Cyber Essentials 2026 Updates: Key Changes Businesses Need to Prepare For

Cyber Essentials 2026 Updates: Key Changes Businesses Need to Prepare For

From April 2026, the Cyber Essentials and Cyber Essentials Plus certification schemes introduced a series of important compliance updates aimed at improving cyber resilience across UK organisations.

While the five core technical controls remain unchanged, the revised standard places greater emphasis on evidence gathering, cloud security, patch management and organisational accountability during assessments.

The updated requirements are designed to strengthen the credibility of the Cyber Essentials framework while encouraging businesses to adopt more proactive and measurable cyber security practices.

What are the key Cyber Essentials 2026 updates?

Leaving no grey areas or room for interpretation, here are the major 2026 updates to the Cyber Essentials scheme.

High-risk and critical patches must be applied within 14 days

This is arguably the most significant shift for IT teams.

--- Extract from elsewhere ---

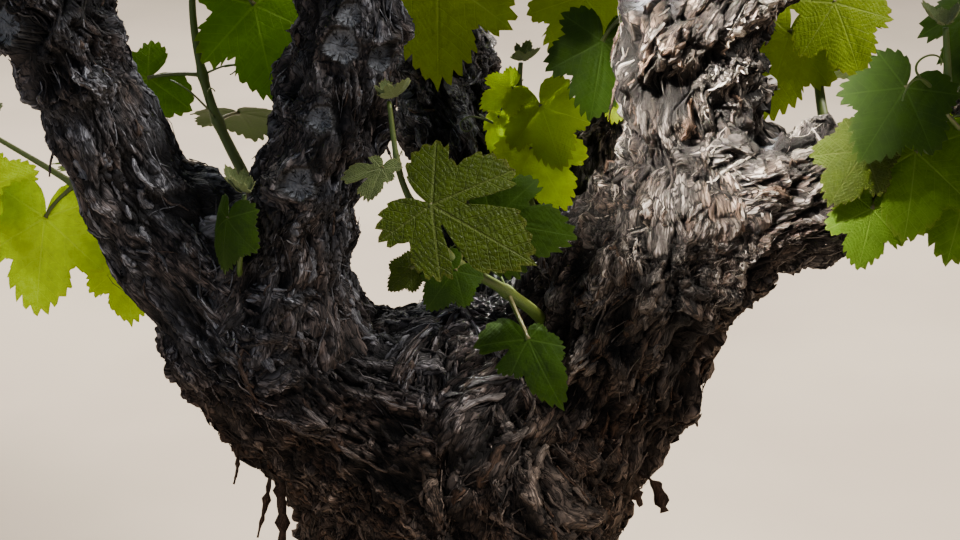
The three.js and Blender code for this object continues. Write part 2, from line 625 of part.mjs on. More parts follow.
const grapevine = new THREE.Group();
function addPiece(name, solid, material) {
  const mesh = new THREE.Mesh(geometryFrom(solid), material);
  mesh.name = name;
  grapevine.add(mesh);
}

const { limbs, grown } = buildLimbs();
for (const [name, solid] of limbs) addPiece(name, solid, materials.wood);
for (const crown of CROWN_MASSES)
  addPiece(crown.name, massSolid(crownSolids(crown), grown), materials.leaf);
for (const shoot of WATER_SHOOTS)
  addPiece(shoot.name, massSolid(waterShootSolids(shoot), grown), materials.leaf);

export default grapevine;
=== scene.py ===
"""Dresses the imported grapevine: old wood with its bark in relief, peeling strips, saw cuts, pruned
spurs, green shoots, leaves and tendrils.

Lengths are in millimetres in the plant's own frame: +Z up from the ground, +Y to the back, the
origin in the middle of the flat cut under the trunk. Each mesh is written in metres.
"""

import logging
import math
from collections.abc import Callable
from dataclasses import dataclass, field, replace
from enum import Enum

import bpy
import numpy as np
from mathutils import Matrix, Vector
from numpy.typing import NDArray


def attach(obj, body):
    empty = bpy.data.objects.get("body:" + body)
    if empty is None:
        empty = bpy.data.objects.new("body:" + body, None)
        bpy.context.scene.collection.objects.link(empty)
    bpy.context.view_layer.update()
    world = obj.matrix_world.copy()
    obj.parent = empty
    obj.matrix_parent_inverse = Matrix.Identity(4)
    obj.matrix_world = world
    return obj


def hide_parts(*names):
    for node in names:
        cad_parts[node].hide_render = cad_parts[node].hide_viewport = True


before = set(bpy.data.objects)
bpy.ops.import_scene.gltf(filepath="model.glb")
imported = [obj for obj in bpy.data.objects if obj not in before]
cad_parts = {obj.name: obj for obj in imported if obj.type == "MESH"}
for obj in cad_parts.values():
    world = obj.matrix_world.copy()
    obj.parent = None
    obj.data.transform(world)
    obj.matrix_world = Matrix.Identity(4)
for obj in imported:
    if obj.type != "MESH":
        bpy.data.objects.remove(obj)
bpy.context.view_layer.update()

MM = 0.001
BODY = "root"
LOG = logging.getLogger("grapevine")

Array = NDArray[np.float64]
Faces = NDArray[np.int64]
Colour = tuple[float, float, float]
Point = tuple[float, float, float]
UP = np.array([0.0, 0.0, 1.0])
BACK = np.array([0.0, 1.0, 0.0])


class Slot(Enum):
    """The record's material slots."""

    BARK = "bark"
    FOLIAGE = "foliage"


# Plain mathematics


class Dice:
    """A seeded row of numbers from 0 to 1: each state is a factor times the last, modulo a prime."""

    FACTOR, PRIME, START = 48271, 2147483647, 7919

    def __init__(self, seed: int) -> None:
        """Start the row for a seed and pass over its first three numbers."""
        self.state = (seed * self.START) % self.PRIME
        for _ in range(3):
            self.roll()

    def roll(self) -> float:
        """Return the next number from 0 to 1."""
        self.state = (self.state * self.FACTOR) % self.PRIME
        return self.state / self.PRIME

    def between(self, low: float, high: float) -> float:
        """Return the next number, spread from low to high."""
        return low + (high - low) * self.roll()


def unit(vectors: Array) -> Array:
    """Return the vectors divided by their lengths."""
    return vectors / np.maximum(np.linalg.norm(vectors, axis=-1, keepdims=True), 1e-9)


def bearing(degrees: float) -> Array:
    """Return the level direction at an angle from +X towards +Y."""
    return np.array([math.cos(math.radians(degrees)), math.sin(math.radians(degrees)), 0.0])


def smooth(low: float, high: float, x: Array) -> Array:
    """Return 0 below low, 1 above high and a smooth cubic step between them."""
    s = np.clip((x - low) / (high - low), 0.0, 1.0)
    return s * s * (3.0 - 2.0 * s)


def turns(count: int) -> Array:
    """Return the angles that share a full turn evenly."""
    return np.arange(count) * 2 * math.pi / count


def cubic_between(padded: Array, i: Array, w: Array) -> Array:
    """Return the Catmull-Rom cubic between rows i + 1 and i + 2 of padded, at the shares w.

    It is the cubic that has half the span from the neighbours as its slope at either end.
    """
    a, b, c, d = padded[i], padded[i + 1], padded[i + 2], padded[i + 3]
    slope_b, slope_c = (c - a) / 2, (d - b) / 2
    cube = (2 * b - 2 * c + slope_b + slope_c) * w**3
    square = (3 * c - 3 * b - 2 * slope_b - slope_c) * w**2
    return cube + square + slope_b * w + b


def spline(padded: Array, t: Array) -> Array:
    """Return the Catmull-Rom curve through all rows but the first and last, at t from 0 to 1."""
    spans = len(padded) - 3
    x = np.clip(t, 0.0, 1.0) * spans
    i = np.minimum(x.astype(int), spans - 1)
    return cubic_between(padded, i, (x - i)[..., None])


def curve(points: Array, t: Array) -> Array:
    """Return a uniform Catmull-Rom curve through points at t, its ends carried on straight."""
    return spline(np.vstack([2 * points[0] - points[1], points, 2 * points[-1] - points[-2]]), t)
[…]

Previously, the 14-day rule was considered strong guidance. It is now a strict requirement.

If a vendor releases a patch for a critical or high-risk vulnerability, organisations have exactly 14 days to apply it across every device, server and application within scope. If an assessor finds even one device missing a critical update older than two weeks, the organisation will automatically fail the assessment.

Strong patch management processes are becoming increasingly important as cyber threats continue to evolve, and businesses face greater pressure to maintain operational resilience.

Multi-factor authentication is now mandatory for all cloud services

Account takeovers remain one of the most common causes of business cyber breaches. To combat this, multi-factor authentication (MFA) is now mandatory for all cloud services.

If a service provider offers MFA, whether included as standard or through a paid upgrade, organisations must enable it for all users and not just administrators. If MFA is available but not active, the assessment will result in automatic failure.

This change removes cost or inconvenience as excuses for relying solely on passwords to protect business systems.

For organisations looking to strengthen account protection further, our guide on how multi-factor authentication works explores why MFA is now considered essential for modern cyber security.

Cloud services can no longer be excluded from scope

In previous years, some organisations attempted to narrow their assessment scope by excluding certain cloud platforms. The 2026 update closes this loophole.

The new definition of a cloud service is straightforward. If the platform stores or processes organisational data and is accessed using business credentials, it falls within scope. This includes Microsoft 365, Google Workspace, CRM platforms, HR systems and cloud storage providers.

If business data exists within the platform, the service must meet Cyber Essentials standards.

Cyber Essentials Plus introduces stricter retesting rules

For organisations pursuing Cyber Essentials Plus, the audited version of the scheme, the spot-checking process has become more demanding.

Previously, if an assessor identified a failed device during testing, the organisation might only need to correct that individual device. Under the updated rules, if a device from the original sample fails, the assessor must test a second random sample. If the second sample also fails, the organisation fails the certification entirely.

This update ensures security controls are implemented consistently across the whole organisation rather than only on isolated systems.

Organisations must provide stronger evidence and clearer scoping definitions

The days of submitting a simple one-sentence network description are over. Organisations must now provide more detailed infrastructure descriptions, including all legal entities included within certification scope.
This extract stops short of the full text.